● **Work to do**: Begin at the first line below and copy each line exactly, ending with the line where "obj.data.transform(world)" appears.

● **Raw data**:
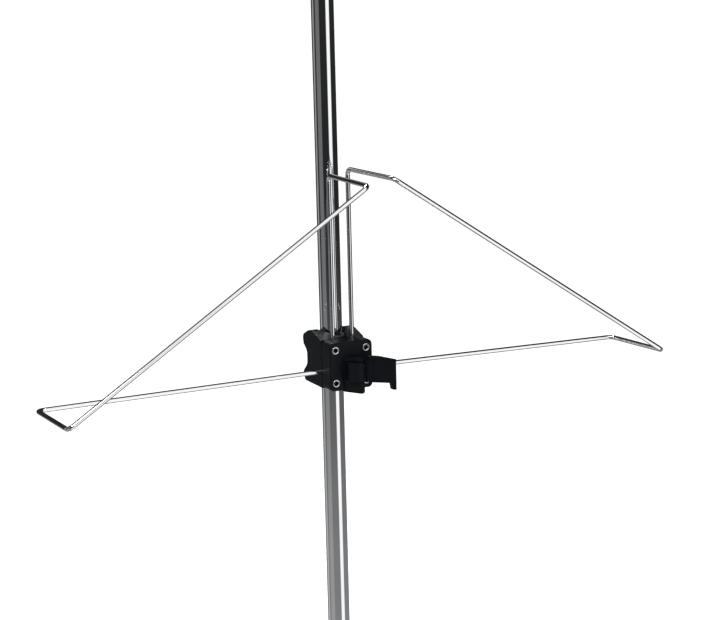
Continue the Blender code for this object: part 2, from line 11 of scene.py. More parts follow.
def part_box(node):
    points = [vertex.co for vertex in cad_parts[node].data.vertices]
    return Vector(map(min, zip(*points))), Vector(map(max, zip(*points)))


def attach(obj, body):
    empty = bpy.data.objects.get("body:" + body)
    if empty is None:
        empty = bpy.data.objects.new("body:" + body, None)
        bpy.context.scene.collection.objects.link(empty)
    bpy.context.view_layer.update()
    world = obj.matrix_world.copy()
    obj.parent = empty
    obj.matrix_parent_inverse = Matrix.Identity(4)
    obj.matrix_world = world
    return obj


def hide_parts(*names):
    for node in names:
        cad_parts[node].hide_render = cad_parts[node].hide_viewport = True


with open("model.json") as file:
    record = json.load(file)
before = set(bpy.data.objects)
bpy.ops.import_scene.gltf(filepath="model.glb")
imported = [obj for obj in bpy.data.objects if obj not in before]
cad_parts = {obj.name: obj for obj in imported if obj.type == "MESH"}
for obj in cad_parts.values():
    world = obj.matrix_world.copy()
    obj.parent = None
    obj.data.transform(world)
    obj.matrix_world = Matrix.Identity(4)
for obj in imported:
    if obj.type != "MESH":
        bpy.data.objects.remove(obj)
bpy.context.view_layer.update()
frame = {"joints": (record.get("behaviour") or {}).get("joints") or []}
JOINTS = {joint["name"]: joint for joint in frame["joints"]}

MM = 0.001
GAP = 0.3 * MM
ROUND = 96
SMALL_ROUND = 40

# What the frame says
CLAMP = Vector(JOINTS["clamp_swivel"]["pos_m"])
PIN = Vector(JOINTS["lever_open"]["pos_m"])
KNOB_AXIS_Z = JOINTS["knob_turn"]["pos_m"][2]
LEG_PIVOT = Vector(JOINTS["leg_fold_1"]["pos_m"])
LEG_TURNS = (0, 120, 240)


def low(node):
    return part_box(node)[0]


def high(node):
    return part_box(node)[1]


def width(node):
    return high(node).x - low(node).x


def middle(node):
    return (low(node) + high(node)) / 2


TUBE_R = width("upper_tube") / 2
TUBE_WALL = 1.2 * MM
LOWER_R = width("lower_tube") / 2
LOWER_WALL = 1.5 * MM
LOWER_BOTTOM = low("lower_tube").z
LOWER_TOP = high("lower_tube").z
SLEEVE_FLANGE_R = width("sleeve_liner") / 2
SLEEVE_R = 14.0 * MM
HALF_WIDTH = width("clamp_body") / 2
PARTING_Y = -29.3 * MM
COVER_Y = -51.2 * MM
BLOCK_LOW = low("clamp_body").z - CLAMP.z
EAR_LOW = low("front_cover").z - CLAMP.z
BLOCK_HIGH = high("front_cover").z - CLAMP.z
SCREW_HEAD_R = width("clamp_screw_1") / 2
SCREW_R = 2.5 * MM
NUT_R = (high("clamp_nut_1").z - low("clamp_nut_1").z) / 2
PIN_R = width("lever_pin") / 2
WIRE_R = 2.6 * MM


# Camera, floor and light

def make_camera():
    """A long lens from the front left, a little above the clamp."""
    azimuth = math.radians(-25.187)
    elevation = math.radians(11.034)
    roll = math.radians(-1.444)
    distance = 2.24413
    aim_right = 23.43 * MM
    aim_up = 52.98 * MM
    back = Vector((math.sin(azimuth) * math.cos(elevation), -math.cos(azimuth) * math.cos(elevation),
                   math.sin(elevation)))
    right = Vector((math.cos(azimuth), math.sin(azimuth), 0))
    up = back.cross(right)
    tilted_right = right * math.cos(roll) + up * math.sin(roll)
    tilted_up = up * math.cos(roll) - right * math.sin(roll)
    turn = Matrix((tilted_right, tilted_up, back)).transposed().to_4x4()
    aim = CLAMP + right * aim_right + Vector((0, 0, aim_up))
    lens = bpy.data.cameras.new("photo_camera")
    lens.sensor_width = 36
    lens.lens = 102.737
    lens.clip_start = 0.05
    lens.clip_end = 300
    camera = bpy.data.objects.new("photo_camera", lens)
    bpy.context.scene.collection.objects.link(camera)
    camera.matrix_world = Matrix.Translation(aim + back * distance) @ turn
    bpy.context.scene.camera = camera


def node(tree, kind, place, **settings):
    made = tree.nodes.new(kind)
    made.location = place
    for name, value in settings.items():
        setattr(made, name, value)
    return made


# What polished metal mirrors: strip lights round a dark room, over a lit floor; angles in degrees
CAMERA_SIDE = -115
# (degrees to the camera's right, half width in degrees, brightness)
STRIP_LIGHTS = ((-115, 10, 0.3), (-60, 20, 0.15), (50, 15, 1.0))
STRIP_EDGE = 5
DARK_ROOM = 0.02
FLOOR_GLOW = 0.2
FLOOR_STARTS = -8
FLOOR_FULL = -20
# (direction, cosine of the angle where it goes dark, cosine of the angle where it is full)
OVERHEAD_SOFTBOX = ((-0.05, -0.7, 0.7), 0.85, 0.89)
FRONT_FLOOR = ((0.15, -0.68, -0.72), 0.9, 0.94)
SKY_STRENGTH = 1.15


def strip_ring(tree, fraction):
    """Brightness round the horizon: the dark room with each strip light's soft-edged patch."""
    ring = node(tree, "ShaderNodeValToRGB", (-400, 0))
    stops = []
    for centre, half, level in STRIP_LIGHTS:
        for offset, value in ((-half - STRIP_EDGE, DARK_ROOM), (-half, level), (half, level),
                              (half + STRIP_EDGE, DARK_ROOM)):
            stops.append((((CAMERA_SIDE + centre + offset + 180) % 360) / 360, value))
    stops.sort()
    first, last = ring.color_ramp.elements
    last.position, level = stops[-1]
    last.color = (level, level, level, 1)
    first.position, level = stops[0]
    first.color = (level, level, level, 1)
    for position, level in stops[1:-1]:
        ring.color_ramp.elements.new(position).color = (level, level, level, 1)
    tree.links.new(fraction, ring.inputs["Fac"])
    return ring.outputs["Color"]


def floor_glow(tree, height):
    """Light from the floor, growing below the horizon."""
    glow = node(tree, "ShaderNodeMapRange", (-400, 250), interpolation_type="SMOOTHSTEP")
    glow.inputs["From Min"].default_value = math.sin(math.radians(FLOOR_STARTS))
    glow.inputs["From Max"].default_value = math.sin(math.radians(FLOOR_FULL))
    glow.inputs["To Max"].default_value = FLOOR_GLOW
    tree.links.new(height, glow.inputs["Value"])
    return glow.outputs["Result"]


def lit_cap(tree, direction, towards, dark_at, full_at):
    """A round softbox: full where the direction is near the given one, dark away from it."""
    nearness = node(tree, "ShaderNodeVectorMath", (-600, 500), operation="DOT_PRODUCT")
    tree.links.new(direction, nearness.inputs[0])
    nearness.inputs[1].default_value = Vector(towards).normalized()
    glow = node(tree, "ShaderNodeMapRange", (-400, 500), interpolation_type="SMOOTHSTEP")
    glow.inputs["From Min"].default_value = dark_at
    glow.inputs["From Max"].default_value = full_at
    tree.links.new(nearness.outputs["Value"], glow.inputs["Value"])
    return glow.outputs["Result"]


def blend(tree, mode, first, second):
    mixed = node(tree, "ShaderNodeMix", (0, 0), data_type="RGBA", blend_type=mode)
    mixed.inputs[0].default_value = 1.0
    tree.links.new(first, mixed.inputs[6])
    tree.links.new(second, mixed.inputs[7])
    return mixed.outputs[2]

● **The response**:
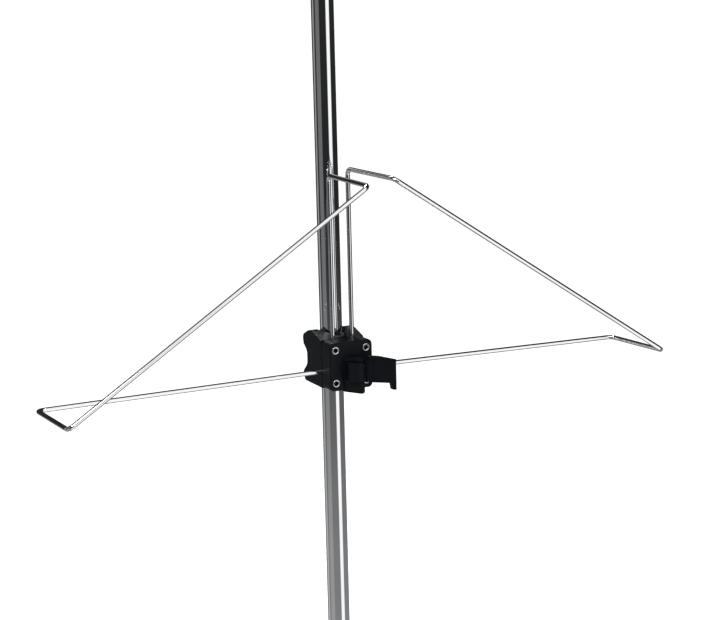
Continue the Blender code for this object: part 2, from line 11 of scene.py. More parts follow.
def part_box(node):
    points = [vertex.co for vertex in cad_parts[node].data.vertices]
    return Vector(map(min, zip(*points))), Vector(map(max, zip(*points)))


def attach(obj, body):
    empty = bpy.data.objects.get("body:" + body)
    if empty is None:
        empty = bpy.data.objects.new("body:" + body, None)
        bpy.context.scene.collection.objects.link(empty)
    bpy.context.view_layer.update()
    world = obj.matrix_world.copy()
    obj.parent = empty
    obj.matrix_parent_inverse = Matrix.Identity(4)
    obj.matrix_world = world
    return obj


def hide_parts(*names):
    for node in names:
        cad_parts[node].hide_render = cad_parts[node].hide_viewport = True


with open("model.json") as file:
    record = json.load(file)
before = set(bpy.data.objects)
bpy.ops.import_scene.gltf(filepath="model.glb")
imported = [obj for obj in bpy.data.objects if obj not in before]
cad_parts = {obj.name: obj for obj in imported if obj.type == "MESH"}
for obj in cad_parts.values():
    world = obj.matrix_world.copy()
    obj.parent = None
    obj.data.transform(world)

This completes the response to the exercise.